After their disappointing defeat at the hands of the Dallas Mavericks, the Spurs entered the 2006-07 season refreshed with renewed determination, as they felt fatigue played a large role as they failed to win a second straight NBA Title. The Spurs began their 2007 season on foreign soil as they opened up their training camp in France in October 2006, which they thought could build camaraderie between players.

With a 97-91 opening-night victory on November 2 at Dallas, Gregg Popovich became the fourth head coach in North American professional sports history to post 10 straight opening night victories (others are: Tom Landry, Bill Fitch and George Allen). The Spurs got off to a strong start in the regular season, winning 11 of their first 14 games, including victories over Dallas, Phoenix and Houston.

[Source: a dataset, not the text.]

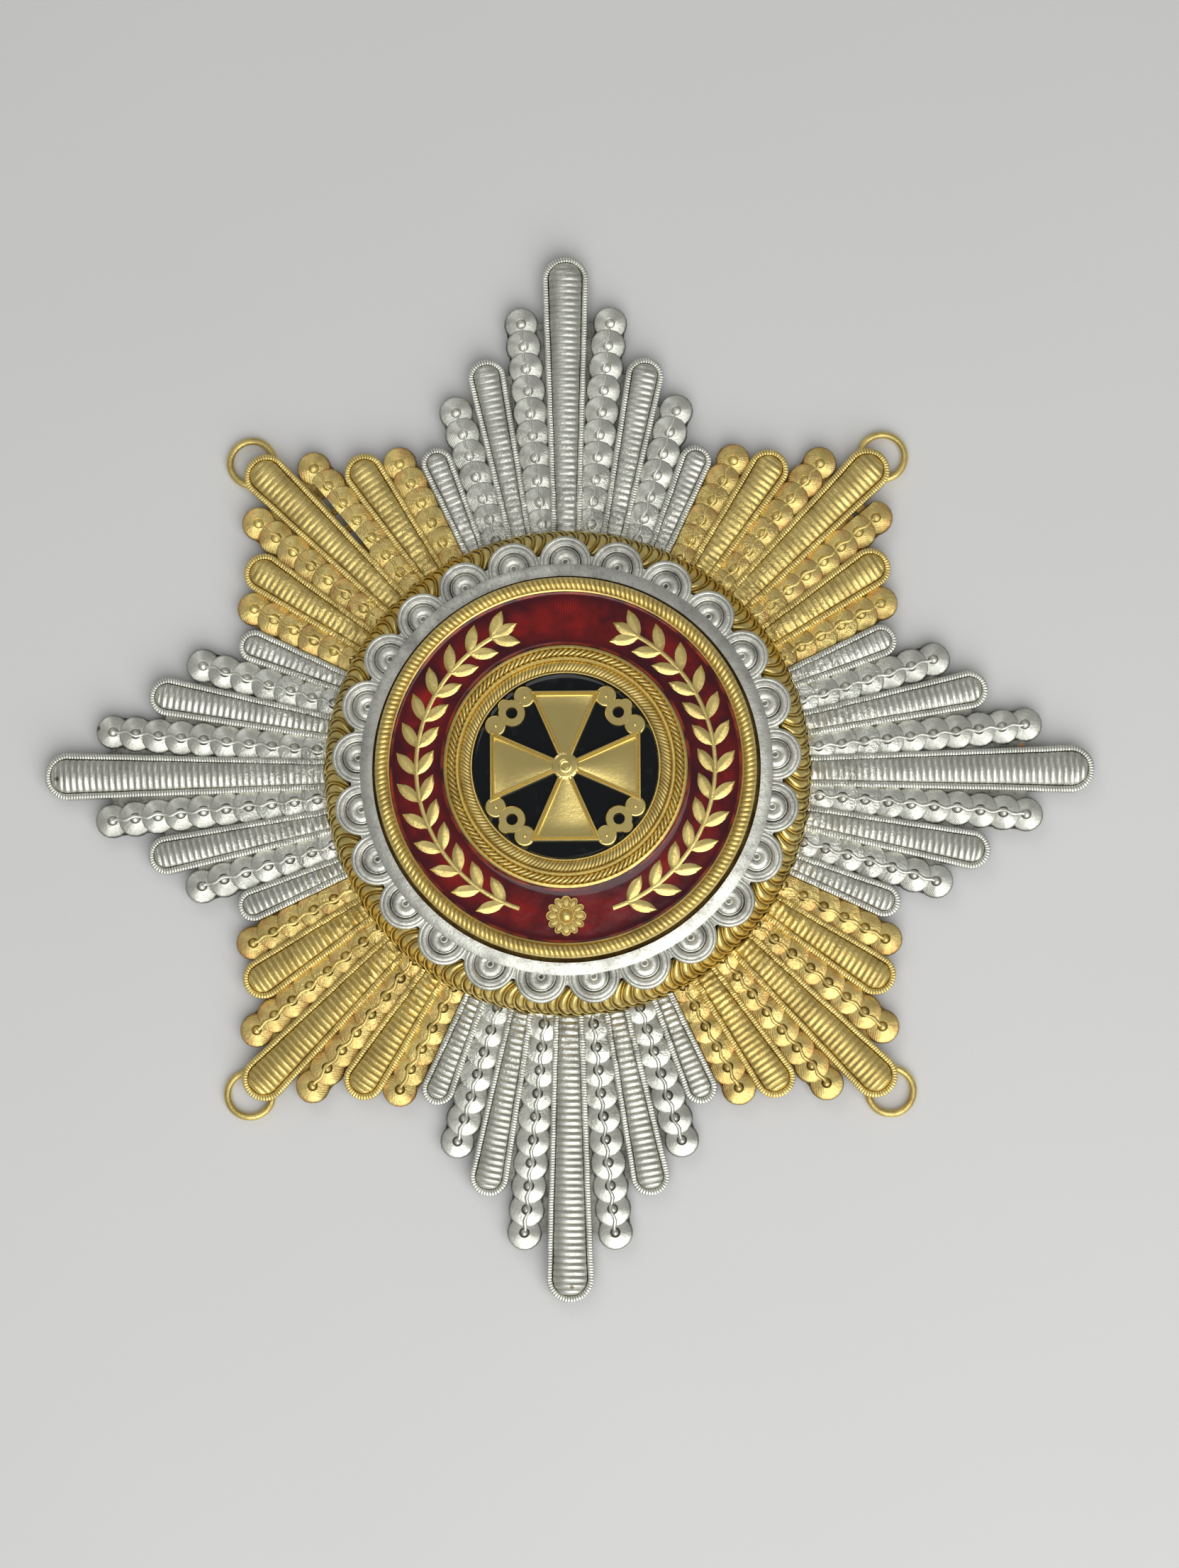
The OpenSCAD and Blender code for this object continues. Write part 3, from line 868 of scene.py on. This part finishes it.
def inner_ring_whole(sizes):
    """Ring with two ropes between the red and the black enamel"""
    whole = blank_part()
    top = FLOOR_Z + 0.85
    upper = [(radius, top + rise) for radius, rise in INNER_RING_SECTION]
    foot = (BLACK_R, FLOOR_Z)
    add_part(whole, lathe([foot, (INNER_R, FLOOR_Z)] + upper + [foot], 144, 0.1))
    ribbed_torus(whole, 10.92, top, 0.74, 0.46, sizes.outer_rope_ribs, 0.8, 0.18)
    ribbed_torus(whole, 9.6, top, 1.08, 0.3, sizes.inner_rope_ribs, 0.9, 0.07, dull=0.3)
    return whole


# Profile of a scallop from its middle outwards: radius, height and patina
SCALLOP_PROFILE = (
    (0.0, 0.1, 0.8), (0.12, 0.1, 0.7), (0.2, 0.2, 0.3), (0.3, 0.23, 0.0), (0.4, 0.19, 0.4),
    (0.55, 0.26, 0.1), (0.8, 0.32, 0.0), (1.05, 0.28, 0.0), (1.22, 0.18, 0.2), (1.28, 0.13, 0.6),
    (1.34, 0.2, 0.0), (1.4, 0.18, 0.1), (1.46, 0.05, 0.9), (1.52, 0.07, 0.6), (1.6, 0.19, 0.0),
    (1.66, 0.21, 0.0), (1.72, 0.16, 0.3), (1.88, 0.2, 0.1), (2.06, 0.19, 0.1), (2.16, 0.15, 0.4),
    (2.24, 0.2, 0.0), (2.38, 0.2, 0.0), (2.48, 0.12, 0.0), (SCALLOP_R, -0.02, 0.5),
    (SCALLOP_R, -0.5, 1.0), (1.9, -0.5, 1.0), (0.0, -0.5, 1.0),
)
SCALLOP_SIDES = 44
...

During that stretch, Tim Duncan became the 98th member of the 15,000-point club at Seattle. However, the Spurs franchise-record 12-game road winning streak came to a halt with a 111-102 loss at Golden State on November 27. With a win against Sacramento on December 2, 2006, the Spurs moved past the Celtics to become the second winningest franchise in NBA history (based on winning percentage) at .595. But as the season unfolded, the Spurs failed to live up to their lofty expectations. Following a 9–7 record in January, the Spurs started February with a 1–3 record. They struggled down the stretch in many of those defeats, and the Spurs quickly found themselves far behind the Dallas Mavericks and the Phoenix Suns. In fact, the Spurs were, during this period, a mere 1.5 games ahead of the third-place Houston Rockets in the Southwest Division. Trade rumors began swirling around the Spurs. Unaccustomed to struggling during the regular season, the Spurs were frustrated. With the trade deadline quickly approaching, Popovich had to choose whether or not to keep the team together. His decision was not to make a trade. Then, it was as if their whole season had magically turned around in one moment. With quiet determination, the Spurs spent the rest of the season flying under the radar, winning thirteen games in a row during February and March. The Spurs won those games with either tough defense or by hitting big shots down the stretch. The Spurs were an NBA-best 25–6 in the final 31 games. During the 31-game stretch, the Spurs averaged 98.8 points while holding their opponents to 87.9 ppg. With that streak, the Spurs began climbing back up in the Western Conference standings. Despite their massive turnaround, the Spurs would not catch the Mavs who won the Southwest Division by nine games. However, with the NBA's top ranked defense and a 58–24 record, the Spurs entered the postseason in good shape.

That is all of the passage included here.